_Exercise details_
Below are records; reproduce exactly the lines from the one that has "const pouch = new THREE.Group();" through the one that has "imported = [obj", ends included, and nothing more.

(Data listing)

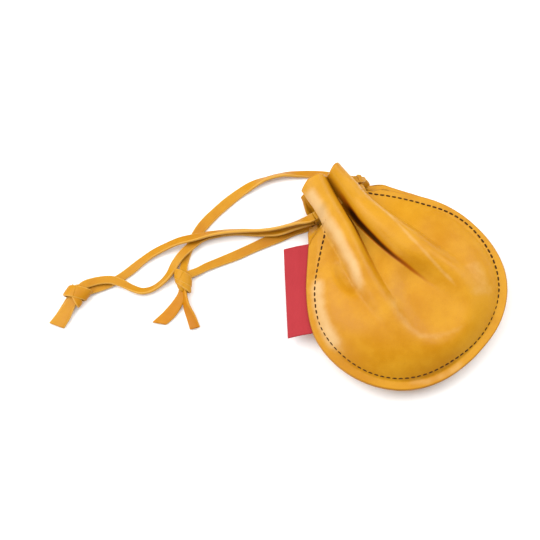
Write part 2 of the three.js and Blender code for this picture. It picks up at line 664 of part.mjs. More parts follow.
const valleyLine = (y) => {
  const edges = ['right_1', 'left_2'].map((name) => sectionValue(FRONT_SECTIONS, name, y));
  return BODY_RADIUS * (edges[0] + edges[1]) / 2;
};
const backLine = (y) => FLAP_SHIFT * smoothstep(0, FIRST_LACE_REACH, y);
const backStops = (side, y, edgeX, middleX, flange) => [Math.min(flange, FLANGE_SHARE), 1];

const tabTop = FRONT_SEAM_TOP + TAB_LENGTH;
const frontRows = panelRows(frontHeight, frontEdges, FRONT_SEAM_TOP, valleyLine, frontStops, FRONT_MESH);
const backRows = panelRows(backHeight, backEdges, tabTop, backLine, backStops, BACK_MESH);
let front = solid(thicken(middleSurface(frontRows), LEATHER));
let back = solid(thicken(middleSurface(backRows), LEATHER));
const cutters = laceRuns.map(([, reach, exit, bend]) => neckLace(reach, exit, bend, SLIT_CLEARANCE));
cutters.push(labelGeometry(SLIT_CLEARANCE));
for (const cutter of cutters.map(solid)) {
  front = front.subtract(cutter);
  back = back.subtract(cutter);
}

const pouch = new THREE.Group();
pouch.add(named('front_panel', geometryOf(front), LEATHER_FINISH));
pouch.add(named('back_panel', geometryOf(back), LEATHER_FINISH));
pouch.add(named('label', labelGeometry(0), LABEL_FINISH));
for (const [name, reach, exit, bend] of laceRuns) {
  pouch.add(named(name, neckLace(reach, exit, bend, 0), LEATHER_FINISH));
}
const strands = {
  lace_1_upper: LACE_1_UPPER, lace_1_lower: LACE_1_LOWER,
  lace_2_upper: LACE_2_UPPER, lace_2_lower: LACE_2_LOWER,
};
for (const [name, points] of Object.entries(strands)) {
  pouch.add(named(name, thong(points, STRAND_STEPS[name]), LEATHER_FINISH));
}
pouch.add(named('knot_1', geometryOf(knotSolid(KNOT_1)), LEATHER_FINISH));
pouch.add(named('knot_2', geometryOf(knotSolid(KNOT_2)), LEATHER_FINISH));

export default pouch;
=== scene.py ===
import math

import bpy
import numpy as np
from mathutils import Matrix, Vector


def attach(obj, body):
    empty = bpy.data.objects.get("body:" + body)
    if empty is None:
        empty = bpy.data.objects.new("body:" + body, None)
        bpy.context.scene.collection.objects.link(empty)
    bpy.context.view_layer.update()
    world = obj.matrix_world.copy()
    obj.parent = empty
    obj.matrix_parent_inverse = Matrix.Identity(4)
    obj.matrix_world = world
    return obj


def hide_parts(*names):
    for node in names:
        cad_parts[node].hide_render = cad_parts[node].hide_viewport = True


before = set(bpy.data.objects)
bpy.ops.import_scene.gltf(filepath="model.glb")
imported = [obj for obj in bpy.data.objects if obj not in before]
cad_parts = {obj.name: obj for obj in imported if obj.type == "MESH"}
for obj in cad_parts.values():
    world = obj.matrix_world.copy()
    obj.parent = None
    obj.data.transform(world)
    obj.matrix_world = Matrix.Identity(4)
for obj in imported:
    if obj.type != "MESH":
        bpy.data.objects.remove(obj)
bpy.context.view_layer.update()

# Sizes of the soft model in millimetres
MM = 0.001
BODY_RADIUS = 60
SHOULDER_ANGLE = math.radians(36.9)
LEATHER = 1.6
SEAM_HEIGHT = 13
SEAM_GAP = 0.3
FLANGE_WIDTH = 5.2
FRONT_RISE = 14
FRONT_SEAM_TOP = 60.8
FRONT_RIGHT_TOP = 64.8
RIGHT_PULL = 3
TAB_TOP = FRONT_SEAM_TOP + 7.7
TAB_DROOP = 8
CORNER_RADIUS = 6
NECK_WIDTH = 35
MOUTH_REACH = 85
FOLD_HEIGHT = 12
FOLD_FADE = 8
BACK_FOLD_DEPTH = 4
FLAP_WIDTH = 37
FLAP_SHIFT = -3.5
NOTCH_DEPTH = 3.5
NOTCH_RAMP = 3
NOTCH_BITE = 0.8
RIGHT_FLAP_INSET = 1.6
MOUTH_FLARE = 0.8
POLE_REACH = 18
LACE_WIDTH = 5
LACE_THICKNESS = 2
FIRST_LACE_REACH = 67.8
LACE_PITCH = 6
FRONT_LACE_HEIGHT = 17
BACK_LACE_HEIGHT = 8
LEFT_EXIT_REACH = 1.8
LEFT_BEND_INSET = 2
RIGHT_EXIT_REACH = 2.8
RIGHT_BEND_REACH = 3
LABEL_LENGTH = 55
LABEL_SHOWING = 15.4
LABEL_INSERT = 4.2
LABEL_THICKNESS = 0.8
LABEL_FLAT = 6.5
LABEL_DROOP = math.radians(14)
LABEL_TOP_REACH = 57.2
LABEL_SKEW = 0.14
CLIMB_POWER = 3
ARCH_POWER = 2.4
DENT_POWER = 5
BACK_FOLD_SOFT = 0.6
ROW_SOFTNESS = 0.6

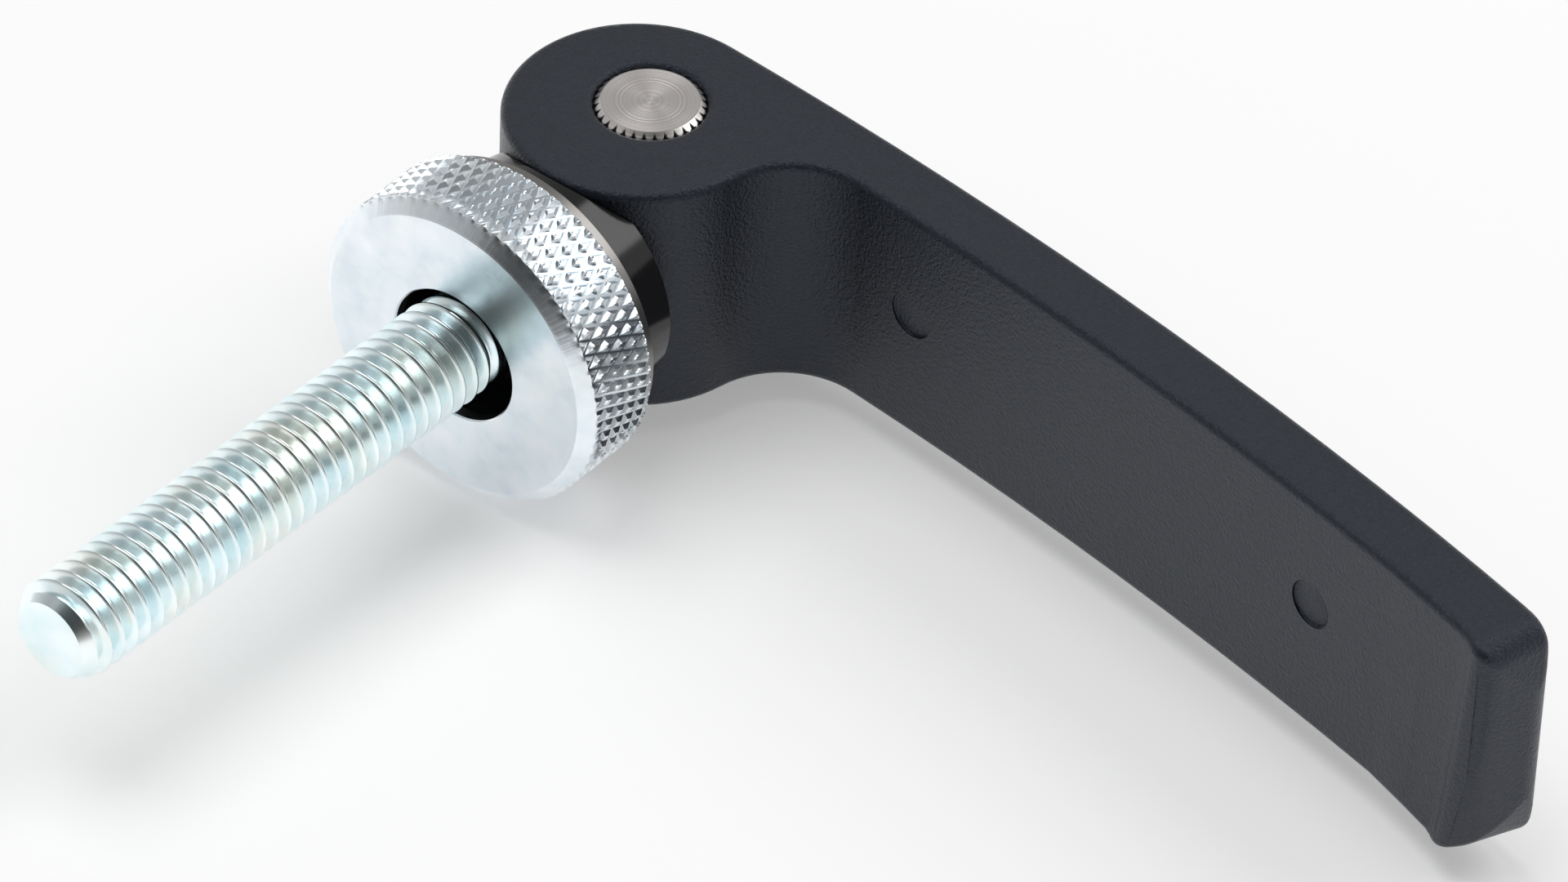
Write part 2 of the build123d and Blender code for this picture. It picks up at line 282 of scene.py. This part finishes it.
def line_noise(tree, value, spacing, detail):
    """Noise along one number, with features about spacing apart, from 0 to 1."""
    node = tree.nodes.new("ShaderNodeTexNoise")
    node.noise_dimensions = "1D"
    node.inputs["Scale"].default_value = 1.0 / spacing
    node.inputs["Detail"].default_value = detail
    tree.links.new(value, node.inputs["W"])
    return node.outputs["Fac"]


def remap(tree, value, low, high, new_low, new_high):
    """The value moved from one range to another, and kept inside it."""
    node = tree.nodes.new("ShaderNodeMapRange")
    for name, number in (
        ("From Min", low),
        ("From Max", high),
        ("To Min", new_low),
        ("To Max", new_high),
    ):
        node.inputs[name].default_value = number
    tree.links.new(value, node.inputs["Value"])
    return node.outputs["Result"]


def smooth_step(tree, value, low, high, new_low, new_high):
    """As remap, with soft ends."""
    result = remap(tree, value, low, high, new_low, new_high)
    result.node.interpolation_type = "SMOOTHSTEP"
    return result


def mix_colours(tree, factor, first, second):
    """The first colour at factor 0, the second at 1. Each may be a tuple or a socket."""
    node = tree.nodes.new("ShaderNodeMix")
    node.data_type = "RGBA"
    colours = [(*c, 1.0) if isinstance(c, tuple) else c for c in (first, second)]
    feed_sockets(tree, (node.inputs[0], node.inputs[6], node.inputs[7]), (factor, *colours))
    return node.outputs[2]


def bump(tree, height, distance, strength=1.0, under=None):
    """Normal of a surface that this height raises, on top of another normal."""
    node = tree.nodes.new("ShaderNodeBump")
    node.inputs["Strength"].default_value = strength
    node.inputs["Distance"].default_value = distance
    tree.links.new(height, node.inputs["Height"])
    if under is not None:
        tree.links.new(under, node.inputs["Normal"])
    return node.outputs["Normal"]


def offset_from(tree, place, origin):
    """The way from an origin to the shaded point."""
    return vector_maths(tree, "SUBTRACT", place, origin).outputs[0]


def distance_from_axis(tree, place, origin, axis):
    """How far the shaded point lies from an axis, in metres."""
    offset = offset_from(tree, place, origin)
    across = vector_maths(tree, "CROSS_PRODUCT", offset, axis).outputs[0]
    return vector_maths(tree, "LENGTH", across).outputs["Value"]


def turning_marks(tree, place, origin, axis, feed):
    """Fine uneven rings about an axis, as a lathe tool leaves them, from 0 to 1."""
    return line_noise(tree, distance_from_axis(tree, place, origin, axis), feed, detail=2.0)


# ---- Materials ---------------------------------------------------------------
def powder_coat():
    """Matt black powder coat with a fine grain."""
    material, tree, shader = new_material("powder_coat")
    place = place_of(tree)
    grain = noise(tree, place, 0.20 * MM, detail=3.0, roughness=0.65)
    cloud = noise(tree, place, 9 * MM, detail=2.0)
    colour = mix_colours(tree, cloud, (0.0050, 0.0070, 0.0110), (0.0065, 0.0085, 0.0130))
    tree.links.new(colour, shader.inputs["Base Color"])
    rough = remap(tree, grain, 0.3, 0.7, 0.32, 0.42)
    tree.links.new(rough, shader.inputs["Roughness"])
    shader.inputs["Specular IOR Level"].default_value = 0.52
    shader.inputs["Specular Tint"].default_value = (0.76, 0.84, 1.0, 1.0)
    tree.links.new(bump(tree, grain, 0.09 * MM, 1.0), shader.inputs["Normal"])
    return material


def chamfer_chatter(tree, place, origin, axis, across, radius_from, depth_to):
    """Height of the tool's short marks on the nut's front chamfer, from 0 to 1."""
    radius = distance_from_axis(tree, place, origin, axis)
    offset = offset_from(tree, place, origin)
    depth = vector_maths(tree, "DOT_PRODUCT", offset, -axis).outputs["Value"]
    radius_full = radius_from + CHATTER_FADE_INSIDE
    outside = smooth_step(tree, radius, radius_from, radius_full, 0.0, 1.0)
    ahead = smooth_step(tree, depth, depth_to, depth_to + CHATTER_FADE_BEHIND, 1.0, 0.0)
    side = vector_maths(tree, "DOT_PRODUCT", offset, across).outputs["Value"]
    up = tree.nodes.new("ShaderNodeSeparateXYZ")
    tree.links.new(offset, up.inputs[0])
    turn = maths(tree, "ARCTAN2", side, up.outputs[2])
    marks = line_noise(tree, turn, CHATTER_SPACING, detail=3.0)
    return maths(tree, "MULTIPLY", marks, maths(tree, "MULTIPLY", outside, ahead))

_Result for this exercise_
const pouch = new THREE.Group();
pouch.add(named('front_panel', geometryOf(front), LEATHER_FINISH));
pouch.add(named('back_panel', geometryOf(back), LEATHER_FINISH));
pouch.add(named('label', labelGeometry(0), LABEL_FINISH));
for (const [name, reach, exit, bend] of laceRuns) {
  pouch.add(named(name, neckLace(reach, exit, bend, 0), LEATHER_FINISH));
}
const strands = {
  lace_1_upper: LACE_1_UPPER, lace_1_lower: LACE_1_LOWER,
  lace_2_upper: LACE_2_UPPER, lace_2_lower: LACE_2_LOWER,
};
for (const [name, points] of Object.entries(strands)) {
  pouch.add(named(name, thong(points, STRAND_STEPS[name]), LEATHER_FINISH));
}
pouch.add(named('knot_1', geometryOf(knotSolid(KNOT_1)), LEATHER_FINISH));
pouch.add(named('knot_2', geometryOf(knotSolid(KNOT_2)), LEATHER_FINISH));

export default pouch;
=== scene.py ===
import math

import bpy
import numpy as np
from mathutils import Matrix, Vector


def attach(obj, body):
    empty = bpy.data.objects.get("body:" + body)
    if empty is None:
        empty = bpy.data.objects.new("body:" + body, None)
        bpy.context.scene.collection.objects.link(empty)
    bpy.context.view_layer.update()
    world = obj.matrix_world.copy()
    obj.parent = empty
    obj.matrix_parent_inverse = Matrix.Identity(4)
    obj.matrix_world = world
    return obj


def hide_parts(*names):
    for node in names:
        cad_parts[node].hide_render = cad_parts[node].hide_viewport = True


before = set(bpy.data.objects)
bpy.ops.import_scene.gltf(filepath="model.glb")
imported = [obj for obj in bpy.data.objects if obj not in before]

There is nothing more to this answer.